How to Design a Community Garden

It’s only been two weeks since we moved in, but I’ve already been put in charge of designing community gardens at our co-op. I have a 7k Canadian peso budget and a copy of sketchup at my disposal.

After a few iterations, I have this.


I’ve designed the different sized beds to appeal to different levels of competence. Gardeners just starting out can take a 4×4, and experienced gardeners who grow a lot can spread out into a 12×4. In addition, the 12x4s can be split in half to accommodate more gardeners.

Culinary herbs grow in the tall planter behind the bench.  Any resident of the co-op can take herbs from here. Its psychological ulterior motive is to trick residents into signing up for plot of their own.


The Solar Audit

I came up with a method to design for the sun. In food gardening, sun hours is critical. Without sun, you can’t grow anything with calories in it.

Every hour on the hour, I took pictures of the area. Here it is at 11 AM.


And here it is at 2 PM.


By counting hours of sunlight in various places, I know what can grow where. I only put beds in the areas with a minimum of four hours.

Unfortunately, that’s still very little sunlight to work with. With the four and a half hours of sun we get on this part of the property.

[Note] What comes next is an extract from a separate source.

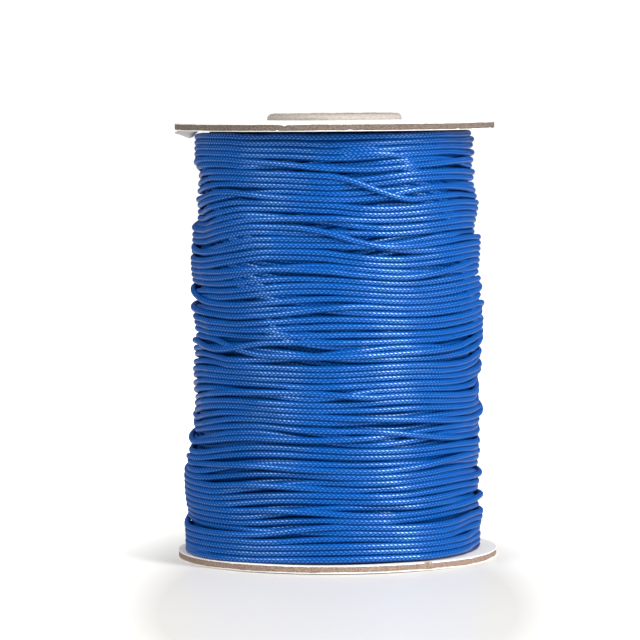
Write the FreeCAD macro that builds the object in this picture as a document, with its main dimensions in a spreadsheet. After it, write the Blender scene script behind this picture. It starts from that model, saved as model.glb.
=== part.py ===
"""Spool of braided, waxed polyester cord on a cardboard core.

Two die-cut greyboard flanges, each faced with white paper on both sides, are glued on a spiral-wound
paperboard tube. The tube ends flush under the bottom flange and stands a little proud of the top one,
where its rim is rounded. The full winding has pushed the top flange into a shallow dish, higher at its
hole than at its rim. The cord is wound on the tube between the flanges, its start held by tape.

Millimetres. +Z runs up the core's axis. The origin is the centre of the face the spool stands on.
"""

import FreeCAD
import Part
import Sketcher
import os

doc = FreeCAD.newDocument("cord_spool")

# ---------------------------------------------------------------- driving dimensions
DIMENSIONS = [
    ("flange_dia", 76.0, "diameter of both flanges"),
    ("spool_height", 103.4, "outer face of one flange to outer face of the other, at the rim"),
    ("board_thick", 1.5, "greyboard disc"),
    ("facing_thick", 0.15, "white paper on each face of a disc"),
    ("tube_dia", 32.0, "outside of the core tube"),
    ("wrap_thick", 0.35, "outer ply of the core tube"),
    ("core_thick", 1.3, "middle plies of the core tube"),
    ("liner_thick", 0.35, "inner ply of the core tube"),
    ("top_dish", 0.5, "rise of the top flange from its rim to its hole"),
    ("tube_proud", 1.5, "core tube above the top flange's hole"),
    ("rim_round", 1.3, "rounding on the outside of the proud rim"),
    ("flange_fit", 0.1, "radial room between the core tube and a flange's hole, filled with glue"),
    ("glue_leg", 1.4, "leg of the glue fillet inside each flange"),
    ("tape_thick", 0.12, "tape over the cord's start"),
    ("tape_width", 12.0, "tape along the core"),
    ("tape_above", 8.0, "tape above the bottom flange"),
    ("tape_turn", 110.0, "degrees of the core that the tape covers"),
    ("wound_low_dia", 69.8, "winding at the bottom flange"),
    ("wound_mid_dia", 69.0, "winding half-way up"),
    ("wound_top_dia", 66.6, "winding at the top flange"),
]

sheet = doc.addObject("Spreadsheet::Sheet", "dims")
for row, (alias, value, meaning) in enumerate(DIMENSIONS, start=1):
    sheet.set(f"A{row}", str(value))
    sheet.setAlias(f"A{row}", alias)
    sheet.set(f"B{row}", meaning)
doc.recompute()

# Radii and heights that several pieces share, as expressions on the sheet.
FLANGE = "(dims.board_thick + 2 * dims.facing_thick)"
RIM_R = "(dims.flange_dia / 2)"
TUBE_R = "dims.tube_dia / 2"
MIDDLE_R = f"({TUBE_R} - dims.wrap_thick)"
LINER_R = f"({MIDDLE_R} - dims.core_thick)"
BORE_R = f"({LINER_R} - dims.liner_thick)"
HOLE_R = f"({TUBE_R} + dims.flange_fit)"
SPREAD_R = f"({HOLE_R} + dims.glue_leg)"
TUBE_TOP = "(dims.spool_height + dims.top_dish + dims.tube_proud)"
WOUND_LOW = FLANGE
WOUND_HIGH = f"(dims.spool_height - {FLANGE})"


def dished(height, radius):
    """The height at a radius of a face of the top flange that is at `height` at the rim."""
    return f"({height} + dims.top_dish * ({RIM_R} - {radius}) / ({RIM_R} - {HOLE_R}))"


def measure(expression):
    """The number that an expression on the sheet has now."""
    return float(sheet.evalExpression(expression))


def origin_plane(body, role):
    """One of a body's own origin planes, by its role."""
    for feature in body.Origin.OriginFeatures:
        if feature.Role == role:
            return feature
    raise LookupError(role)


def new_sketch(body, name, role):
    """A sketch attached to one of the body's origin planes."""
    sketch = body.newObject("Sketcher::SketchObject", name)
    sketch.AttachmentSupport = (origin_plane(body, role), [""])
    sketch.MapMode = "FlatFace"
    return sketch


def bind_circle(sketch, radius):
    """A circle about the sketch's origin whose radius is an expression."""
    centre = FreeCAD.Vector(0, 0, 0)
    up = FreeCAD.Vector(0, 0, 1)
    circle = sketch.addGeometry(Part.Circle(centre, up, measure(radius)), False)
    sketch.addConstraint(Sketcher.Constraint("Coincident", circle, 3, -1, 1))
    bound = sketch.addConstraint(Sketcher.Constraint("Radius", circle, measure(radius)))
    sketch.setExpression(f"Constraints[{bound}]", radius)


def bind_outline(sketch, corners):
    """A closed outline of straight lines; each corner is a pair of expressions, radius and height."""
    points = [FreeCAD.Vector(measure(radius), measure(height), 0) for radius, height in corners]
    count = len(points)
    for i in range(count):
        sketch.addGeometry(Part.LineSegment(points[i], points[(i + 1) % count]), False)
    for i in range(count):
        sketch.addConstraint(Sketcher.Constraint("Coincident", i, 2, (i + 1) % count, 1))
    for i, (radius, height) in enumerate(corners):
        across = sketch.addConstraint(Sketcher.Constraint("DistanceX", -1, 1, i, 1, points[i].x))
        sketch.setExpression(f"Constraints[{across}]", radius)
        up = sketch.addConstraint(Sketcher.Constraint("DistanceY", -1, 1, i, 1, points[i].y))
        sketch.setExpression(f"Constraints[{up}]", height)


def ring_pad(label, outer, inner, thickness, bottom):
    """A flat ring padded upwards from the height `bottom`."""
    body = doc.addObject("PartDesign::Body", label)
    body.Label = label
    sketch = new_sketch(body, f"{label}_sketch", "XY_Plane")
    bind_circle(sketch, outer)
    bind_circle(sketch, inner)
    pad = body.newObject("PartDesign::Pad", f"{label}_pad")
    pad.Profile = sketch
    pad.setExpression("Length", thickness)
    body.setExpression("Placement.Base.z", bottom)
    return body


def ring_turned(label, corners):
    """An outline of radii and heights turned about the core's axis."""
    body = doc.addObject("PartDesign::Body", label)
    body.Label = label
    sketch = new_sketch(body, f"{label}_sketch", "XZ_Plane")
    bind_outline(sketch, corners)
    turned = body.newObject("PartDesign::Revolution", f"{label}_turned")
    turned.Profile = sketch
    turned.ReferenceAxis = (sketch, ["V_Axis"])
    turned.Angle = 360
    return body


# ---------------------------------------------------------------- core tube
def tube_outline():
    """The whole tube wall with its rounded top rim: the shape that the plies are trimmed to."""
    body = ring_turned(
        "tube_outline",
        [(BORE_R, "0"), (TUBE_R, "0"), (TUBE_R, TUBE_TOP), (BORE_R, TUBE_TOP)],
    )
    doc.recompute()
    rim = [
        f"Edge{i}"
        for i, edge in enumerate(body.Tip.Shape.Edges, start=1)
        if len(edge.Vertexes) == 1
        and abs(edge.BoundBox.ZMin - measure(TUBE_TOP)) < 1e-4
        and abs(edge.BoundBox.XMax - measure(TUBE_R)) < 1e-4
    ]
    rounding = body.newObject("PartDesign::Fillet", "rim_rounding")
    rounding.Base = (body.getObject("tube_outline_turned"), rim)
    rounding.setExpression("Radius", "dims.rim_round")
    body.Tip = rounding
    return body


def tube_ply(label, outer, inner, outline):
    """One ply of the tube, trimmed by the tube's outline."""
    blank = ring_pad(f"{label}_blank", outer, inner, TUBE_TOP, "0")
    ply = doc.addObject("Part::Common", label)
    ply.Label = label
    ply.Base = blank
    ply.Tool = outline
    return ply


outline = tube_outline()
core_tube = [
    tube_ply("core_tube_inner_ply", LINER_R, BORE_R, outline),
    tube_ply("core_tube_middle_plies", MIDDLE_R, LINER_R, outline),
    tube_ply("core_tube_outer_ply", TUBE_R, MIDDLE_R, outline),
]


# ---------------------------------------------------------------- flanges
def flat_layer(label, low, thickness):
    """A layer of the bottom flange, flat."""
    return ring_pad(label, RIM_R, HOLE_R, thickness, low)


def dished_layer(label, low, thickness):
    """A layer of the top flange, whose two faces rise together from the rim to the hole."""
    high = f"({low} + {thickness})"
    return ring_turned(
        label,
        [(HOLE_R, dished(low, HOLE_R)), (RIM_R, low), (RIM_R, high), (HOLE_R, dished(high, HOLE_R))],
    )


def flange(side, layer, lowest):
    """A greyboard disc between its two paper facings, counted upwards from the height `lowest`."""
    under, over = ("outer", "inner") if side == "bottom" else ("inner", "outer")
    board_low = f"({lowest} + dims.facing_thick)"
    over_low = f"({board_low} + dims.board_thick)"
    return [
        layer(f"{side}_flange_{under}_paper", lowest, "dims.facing_thick"),
        layer(f"{side}_flange_board", board_low, "dims.board_thick"),
        layer(f"{side}_flange_{over}_paper", over_low, "dims.facing_thick"),
    ]


bottom_flange = flange("bottom", flat_layer, "0")
top_flange = flange("top", dished_layer, WOUND_HIGH)


# ---------------------------------------------------------------- glue rings
def glue_ring(label, outer_face, corner, spread_end, toe):
    """Glue that fills a flange's fit on the tube and ends in a fillet in the corner inside."""
    return ring_turned(
        label,
        [
            (TUBE_R, outer_face),
            (HOLE_R, outer_face),
            (HOLE_R, corner),
            (SPREAD_R, spread_end),
            (TUBE_R, toe),
        ],
    )


TOP_CORNER = dished(WOUND_HIGH, HOLE_R)
TOP_SPREAD = dished(WOUND_HIGH, SPREAD_R)
LOW_TOE = f"({WOUND_LOW} + dims.glue_leg)"
TOP_TOE = f"({TOP_CORNER} - dims.glue_leg)"
BOARD_TOP = dished("(dims.spool_height - dims.facing_thick)", HOLE_R)

glue_rings = [
    glue_ring("bottom_glue_ring", "dims.facing_thick", WOUND_LOW, WOUND_LOW, LOW_TOE),
    glue_ring("top_glue_ring", BOARD_TOP, TOP_CORNER, TOP_SPREAD, TOP_TOE),
]


# ---------------------------------------------------------------- tape over the cord's start
def arc_block(name, radius):
    """A sector of a cylinder as tall and as wide in angle as the tape, starting from +X."""
    block = doc.addObject("Part::Cylinder", name)
    block.setExpression("Radius", radius)
    block.setExpression("Height", "dims.tape_width")
    block.setExpression("Angle", "dims.tape_turn")
    block.setExpression("Placement.Base.z", f"{WOUND_LOW} + dims.tape_above")
    return block


tape = doc.addObject("Part::Cut", "start_tape")
tape.Label = "start_tape"
tape.Base = arc_block("tape_block", f"{TUBE_R} + dims.tape_thick")
tape.Tool = arc_block("tape_inside", TUBE_R)


# ---------------------------------------------------------------- the cord, wound
def winding():
    """The wound cord as one closed solid of its outer shape, around the glue fillets and the tape."""
    top_r = "dims.wound_top_dia / 2"
    whole = ring_turned(
        "cord_winding_blank",
        [
            (SPREAD_R, WOUND_LOW),
            ("dims.wound_low_dia / 2", WOUND_LOW),
            ("dims.wound_mid_dia / 2", "dims.spool_height / 2"),
            (top_r, dished(WOUND_HIGH, top_r)),
            (SPREAD_R, TOP_SPREAD),
            (TUBE_R, TOP_TOE),
            (TUBE_R, LOW_TOE),
        ],
    )
    wound = doc.addObject("Part::Cut", "cord_winding")
    wound.Label = "cord_winding"
    wound.Base = whole
    wound.Tool = tape
    return wound


cord = winding()

# ---------------------------------------------------------------- check and write
doc.recompute()
for item in doc.Objects:
    if {"Invalid", "Error"} & set(item.State):
        raise RuntimeError(f"{item.Label} failed: {item.State}")

pieces = core_tube + bottom_flange + top_flange + glue_rings + [tape, cord]
os.makedirs("parts", exist_ok=True)
for piece in pieces:
    shape = piece.Shape
    if shape.isNull() or not shape.isValid() or len(shape.Solids) != 1:
        raise RuntimeError(f"{piece.Label} is not one valid solid")
for piece in pieces:
    piece.Shape.exportStep(f"parts/{piece.Label}.step")
    low, high = piece.Shape.BoundBox.ZMin, piece.Shape.BoundBox.ZMax
    print(f"{piece.Label:28s} {piece.Shape.Volume:12.1f} mm3   z {low:7.2f} to {high:7.2f}")
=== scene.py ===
"""A spool of braided waxed cord on a cardboard core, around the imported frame.

Metres, in the frame's own axes: +Z runs up the core, the bottom flange rests on z = 0, and the front
of the spool faces -Y.
"""

import bpy
import math
from mathutils import Matrix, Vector
import numpy as np


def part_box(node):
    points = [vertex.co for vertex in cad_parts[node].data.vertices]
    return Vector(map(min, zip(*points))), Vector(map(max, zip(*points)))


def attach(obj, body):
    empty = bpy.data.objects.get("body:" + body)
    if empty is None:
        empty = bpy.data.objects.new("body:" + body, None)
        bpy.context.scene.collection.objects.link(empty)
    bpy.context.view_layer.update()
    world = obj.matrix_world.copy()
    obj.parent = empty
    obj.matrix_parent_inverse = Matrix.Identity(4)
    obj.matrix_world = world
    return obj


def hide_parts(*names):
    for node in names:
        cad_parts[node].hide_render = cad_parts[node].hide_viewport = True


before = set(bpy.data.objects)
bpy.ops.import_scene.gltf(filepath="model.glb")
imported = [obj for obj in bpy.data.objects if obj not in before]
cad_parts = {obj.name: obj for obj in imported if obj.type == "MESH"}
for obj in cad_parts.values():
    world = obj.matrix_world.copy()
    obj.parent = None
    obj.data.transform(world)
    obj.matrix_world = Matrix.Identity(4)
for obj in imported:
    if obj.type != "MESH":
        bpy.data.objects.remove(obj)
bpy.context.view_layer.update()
MM = 0.001


# ------------------------------------------------------------------------------------------------
# The core tube
# Paperboard ribbons wound in a spiral and glued: a pale kraft liner in the bore, grey board plies and
# an outer wrap. It is cut square, and its proud end has been rounded over the die of the press.
# ------------------------------------------------------------------------------------------------
def add(tree, kind, *sources, into=(), **settings):
    """Adds a node with its settings; each source, a value or an output, goes to the next input."""
    made = tree.nodes.new(kind)
    for key, value in settings.items():
        setattr(made, key, value)
    pairs = [(made.inputs[i], source) for i, source in enumerate(sources)]
    pairs += [(made.inputs[key], source) for key, source in dict(into).items()]
    for socket, source in pairs:
        if isinstance(source, bpy.types.NodeSocket):
            tree.links.new(source, socket)
        elif source is not None:
            socket.default_value = source
    return made


def colour(code):
    """A linear colour from an sRGB hex value."""
    parts = [int(code[i:i + 2], 16) / 255 for i in (1, 3, 5)]
    return [p / 12.92 if p <= 0.04045 else ((p + 0.055) / 1.055) ** 2.4 for p in parts] + [1.0]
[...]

We can grow Broccoli, Peas, Beets and anything that’s a leaf – kale, salad and other rabbit food.

In my opinion, most people want a garden to grow tomatoes. And for tomatoes, six hours is bare minimum, and really you need eight for adequate results.

Here’s a chart Mother Earth News came up with that lists a number of low light plants that would still work here.

Crop Shade Notes Growing Tips
Arugula At least three to four hours of sun per day. Arugula welcomes shade, as this crop is prone to bolting as soon as the weather turns warm if in full sun.
Asian greens At least two hours of sun per day. Asian greens such as bok choi (also spelled “pac choi” and “pak choi”), komatsuna and tatsoi will grow wonderfully with a couple hours of sun plus some bright shade or ambient light.
Chard If you grow chard mainly for its crisp stalks, you will need at least five hours of sun per day; if you grow it mainly for the tender baby leaves, three to four hours of sun per day will be enough. Expect chard grown in partial sade to be quite a bit smaller than that grown in full sun. Baby chard leaves are excellent cooked or served raw in salads.
Culinary herbs At least three hours of sun per day. While many culinary herbs need full sun, chives, cilantro, garlic chives, golden marjoram, lemon balm, mint, oregano and parsley will usually perform well in shadier gardens.
Kale At least three to four hours of sun per day. You’ll notice only a small reduction in growth if comparing kale grown in partial shade with kale grown in full sun.
Lettuce At least three to four hours of sun per day. Lettuce is perfect for shadier gardens because the shade protects it from the sun’s heat, preventing it from bolting as quickly. Often, the shade can buy a few more weeks of harvesting time that you’d get from lettuce grown in full sun.
Mesclun One of the best crops for shady gardens. Grows in as little as two hours of sun per day and handles dappled shade well. The delicate leaves of this salad mix can be harvested in about four weeks, and as long as you leave the roots intact, you should be able to get at least three good harvests before you have to replant.
Mustard greens At least three hours of sun per day for baby mustard greens. Mustard grown for baby greens is best-suited for shady gardens.
Peas and beans At least four to five hours of sun. If growing these crops in partial shade, getting a good harvest wil take longer. Try bush and dwarf varieties rather than pole varieties.
Root vegetables At least four to five hours of sun per day for decent production. Beets, carrots, potatoes, radishes and turnips will do OK in partial shade, but you’ll have to wait longer for a full crop. The more light you have, the faster they’ll mature. Alternatively, you can harvest baby carrots or small new potatoes for a gourment treat that would cost an arm and a leg at a grocery store.
Scallions At least three hours of sun per day. This crop does well in partial shade throughout the growing season.
Spinach At least three to four hours of sun per day. Spinach welcomes shade, as it bolts easliy if in full sun. If you grow it specifically to harvest as baby spinach, you’ll be able to harvest for quite a while as long as you continue to harvest the outmost leaves of each plant.